Thoughts on construction law from Christopher G. Hill, Virginia construction lawyer, LEED AP, mediator, and member of the Virginia Legal Elite in Construction Law

LEED AP Update- Worth It For a Lawyer?

LEED AP Update- Worth it For a Lawyer LEED 3.0 is here and with it the new CMP requirements for a specialty designation. As I think about this new world of specialty designation outlined by the USGBC, I am torn regarding an attorney’s need to update the designation.

I learned a lot while studying for the LEED AP exam, and received my designation earlier this year. For this reason, I know that I will keep up with the various issues (check out Tim Hughes’ (@timrhughes on Twitter) take on the extended reporting issues here) relating to the new LEED energy reporting requirements and the new points that can be gained.

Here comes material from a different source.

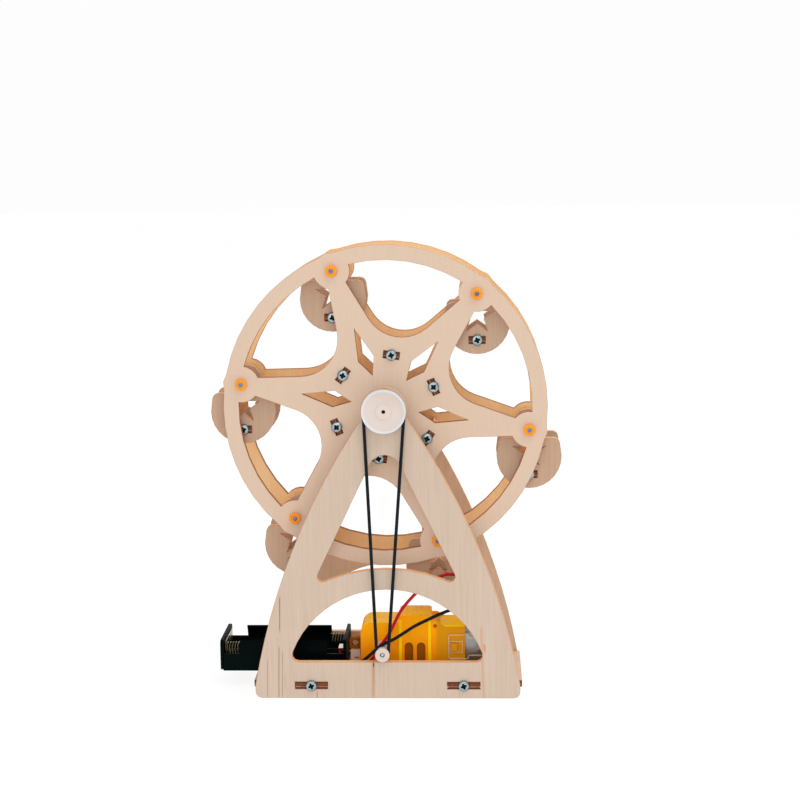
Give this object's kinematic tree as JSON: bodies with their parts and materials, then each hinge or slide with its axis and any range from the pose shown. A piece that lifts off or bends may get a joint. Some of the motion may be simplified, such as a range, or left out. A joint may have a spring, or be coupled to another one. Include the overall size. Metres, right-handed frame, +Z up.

On the other hand, as an attorney, I will not likely be physically building anything in a way that a contractor or subcontractor would be so the knowledge is key, not necessarily the credential. Additionally, according to Real Life LEED (a great site for information on this topic), only 1.6% of legacy LEED APs have opted into the new system.

While this may be because we are all waiting to see what shakes out or just haven’t gotten around to it, I do not know. But such a small percentage could be significant.

What do you think? Please comment below and let me know your take on this issue. I am truly torn, so your input will be taken to heart.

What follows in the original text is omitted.